Though international visitors are advised to remain within the International Zone for security reasons, venturing outside its boundaries reveals more of what the city has to offer. Within and without, imposing monuments to wartime heroes and some fascinating museums make up some of the highlights, and parks provide some much needed green spaces for locals to rest.
Iraqi cuisine has roots that date back as far as 10,000 years, and through the centuries those roots have incorporated ingredients and techniques from nearby areas such as Persia, Syria and Turkey, resulting in a complex and varied cooking tradition. Be sure to try some of the typical dishes and snacks, such as falafel, dolma, biryani and pita with hummus.
From the modern and sleek Western-style cafes where young urbanites sip espressos, to more traditional Iraqi teahouses where older gentlemen share a hookah, to child-friendly ice cream parlours where families escape the afternoon heat and enjoy pistachio-packed cones, Baghdad's cafe scene has plenty to offer even the most discerning coffee-lover.
After years of violence and imposed curfews, Baghdad's once famous nightlife is slowly coming back to life. Throngs of young residents can be seen enjoying themselves at outdoor cafes and pool halls, drinking beer and playing dominoes until as late as midnight. Bars and restaurants and even a nightclub or two are once again filling the city's nights with merriment, but for foreign visitors, the best place to get a drink and enjoy the night is still at one of the international organisations or private clubs.

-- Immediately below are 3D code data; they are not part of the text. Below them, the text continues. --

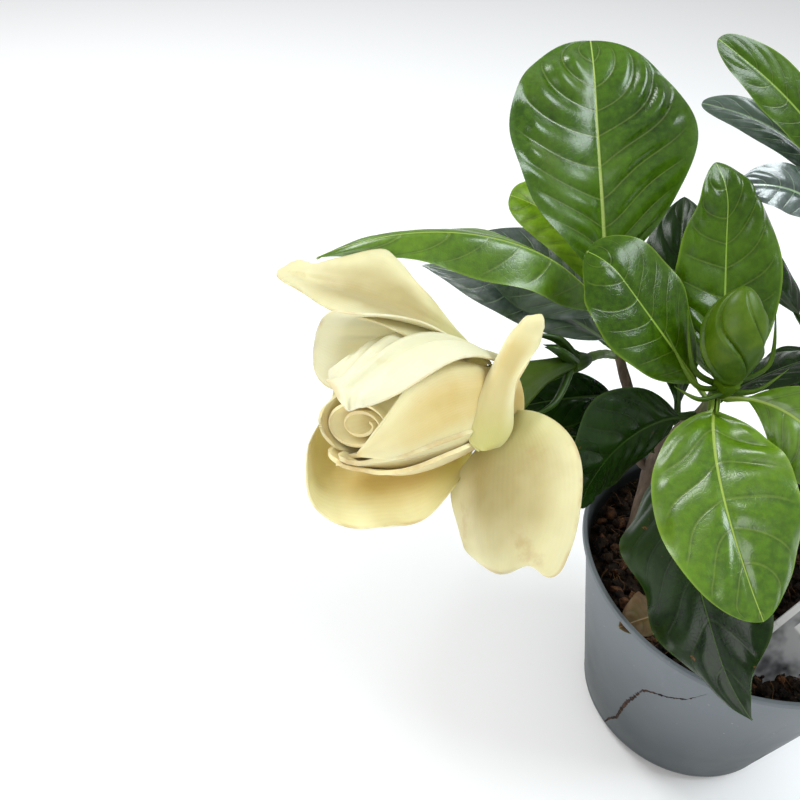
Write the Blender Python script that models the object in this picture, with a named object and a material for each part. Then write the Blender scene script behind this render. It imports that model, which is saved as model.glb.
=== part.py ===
"""Potted gardenia: a small shrub with one open double flower and one bud, in a thin nursery pot.

Z is up and the middle of the pot's flat underside is the origin. The open flower points to -X, the plant's
front is -Y. Lengths in the tables are millimetres and angles are degrees.
"""

import math

import bmesh
import bpy
from mathutils import Vector

MM = 0.001
GAP = 0.3  # air left between neighbours, mm
SHARP_ANGLE = 35.0

# Pot, mm
POT_HEIGHT = 105.0
RIM_RADIUS = 65.5
BASE_RADIUS = 45.0
WALL = 1.1
LIP_WIDTH = 1.2
LIP_HEIGHT = 5.0
FLOOR_THICKNESS = 1.4
CORNER_RADIUS = 7.0
CORNER_STEPS = 3
LIP_STEP = 0.8
POT_SEGMENTS = 40
HOLE_COUNT = 6
HOLE_RADIUS = 3.5
HOLE_RING_RADIUS = 30.0
HOLE_SIDES = 10

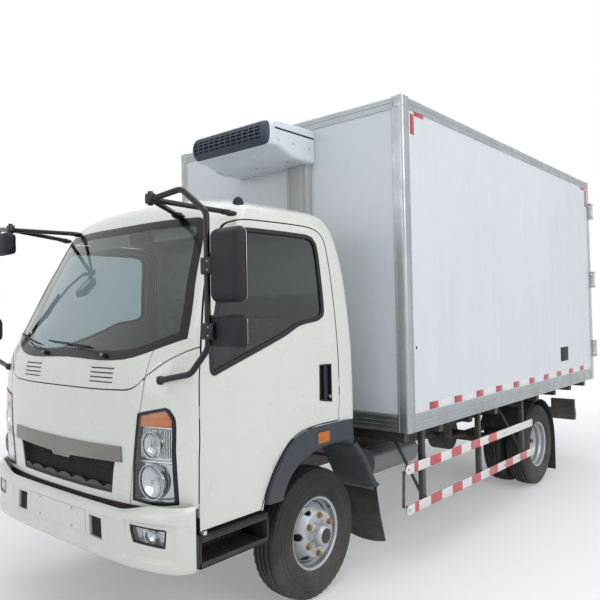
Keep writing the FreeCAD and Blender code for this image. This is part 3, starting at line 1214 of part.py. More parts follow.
mirror_solid = tube(arm_points, d.mirror_tube, 8)
for stay in STAY_SHARES:
    run = [FreeCAD.Vector(cab_x(a), cab_y(b), cab_z(c)) for a, b, c in stay]
    mirror_solid = mirror_solid.fuse(tube(run, d.mirror_tube * 0.8, 8))
knee = arm_points[1]
mirror_solid = mirror_solid.fuse(block(
    knee.x - d.mirror_tube * 2, knee.x + d.mirror_tube * 2, knee.y - d.mirror_tube * 1.6, knee.y + d.mirror_tube * 1.6,
    knee.z - d.mirror_tube * 2, knee.z + d.mirror_tube * 2))
mx = d.mirror_x
my = front_axle - d.mirror_y
for z, height in ((d.mirror_z, d.mirror_height), (d.wide_mirror_z, d.wide_mirror_height)):
    head = mirror_head(mx, my, z, d.mirror_width, height)
    clamp = block(cab_x(ARM_SHARES[3][0]) - d.mirror_tube * 2, mx, my - d.mirror_tube * 2, my + d.mirror_tube,
                  z - d.mirror_tube * 2, z + d.mirror_tube * 2)
    mirror_solid = mirror_solid.fuse(head).fuse(clamp)
mirror_solid = big_solids(mirror_solid.cut(cab_solid(-d.seat_gap, 0)))
front_head = mirror_head(-knee.x, knee.y - d.mirror_depth / 2, knee.z - d.front_mirror_drop, d.front_mirror_width,
                         d.front_mirror_height)
drop = block(-knee.x - d.mirror_tube, -knee.x + d.mirror_tube, knee.y - d.mirror_tube, knee.y + d.mirror_tube,
             knee.z - d.front_mirror_drop, knee.z)
right_mirrors = flipped(mirror_solid).fuse(front_head).fuse(drop).cut(cab_solid(-d.seat_gap, 0))
keep("mirrors", feature("Mirrors", Part.makeCompound([mirror_solid, big_solids(right_mirrors)])))

# front bumper, a thin shell round the cab's lower edge with slots and lamp recesses
BUMPER_SHARES = [
    (0, 0), (0.2, 0.003), (0.38, 0.015), (0.54, 0.04), (0.66, 0.08), (0.76, 0.15), (0.845, 0.255), (0.905, 0.38),
    (0.95, 0.54), (0.98, 0.74), (1, 1),
]
BUMPER_TOP_SHARES = [(0, 0), (0.5, 0.02), (0.62, 0.1), (0.72, 0.5), (0.8, 0.85), (0.88, 1), (1.1, 1)]
SLOT_SHARES = [(0.402, 0.4), (0.428, 0.4), (0.418, 0.76), (0.39, 0.76)]
FOG_SHARES = [(0.69, 0.48), (0.9, 0.48), (0.9, 0.76), (0.87, 0.82), (0.72, 0.82), (0.69, 0.76)]


def bumper_point(a, b):
    return d.bumper_half_width * a, d.bumper_base + d.bumper_height * b


def bumper_body(inset, low, high):
    """The bumper's plan filled in, between two heights."""
    half = [FreeCAD.Vector(a * (d.bumper_half_width - inset), bumper_face + inset + b * d.bumper_sweep, low)
            for a, b in BUMPER_SHARES]
    line = half + [FreeCAD.Vector(-p.x, p.y, low) for p in half[:0:-1]]
    return Part.Face(Part.makePolygon(line + line[:1])).extrude(FreeCAD.Vector(0, 0, high - low))


def bumper_prism(shares, y0, y1):
    """An outline in front view, run rearwards."""
    ring = [FreeCAD.Vector(bumper_point(a, b)[0], y0, bumper_point(a, b)[1]) for a, b in shares]
    return Part.Face(Part.makePolygon(ring + ring[:1])).extrude(FreeCAD.Vector(0, y1 - y0, 0))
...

Baghdad's historic shopping area stretches out from Shuhada Bridge to Ahrar Bridge, Rashid Street being a traveler's' main landmark - most specialized shopping streets (souqs) are off the Rashid Street's either side. Some highlights of the busy shopping labyrinth include the deafening Coppersmith Souq, vibrant Shorjah marketplace and colorful Clothiers and Rug Souqs. On the other side of Tigris, Mansour Mall offers a quieter, haggle-free shopping alternative.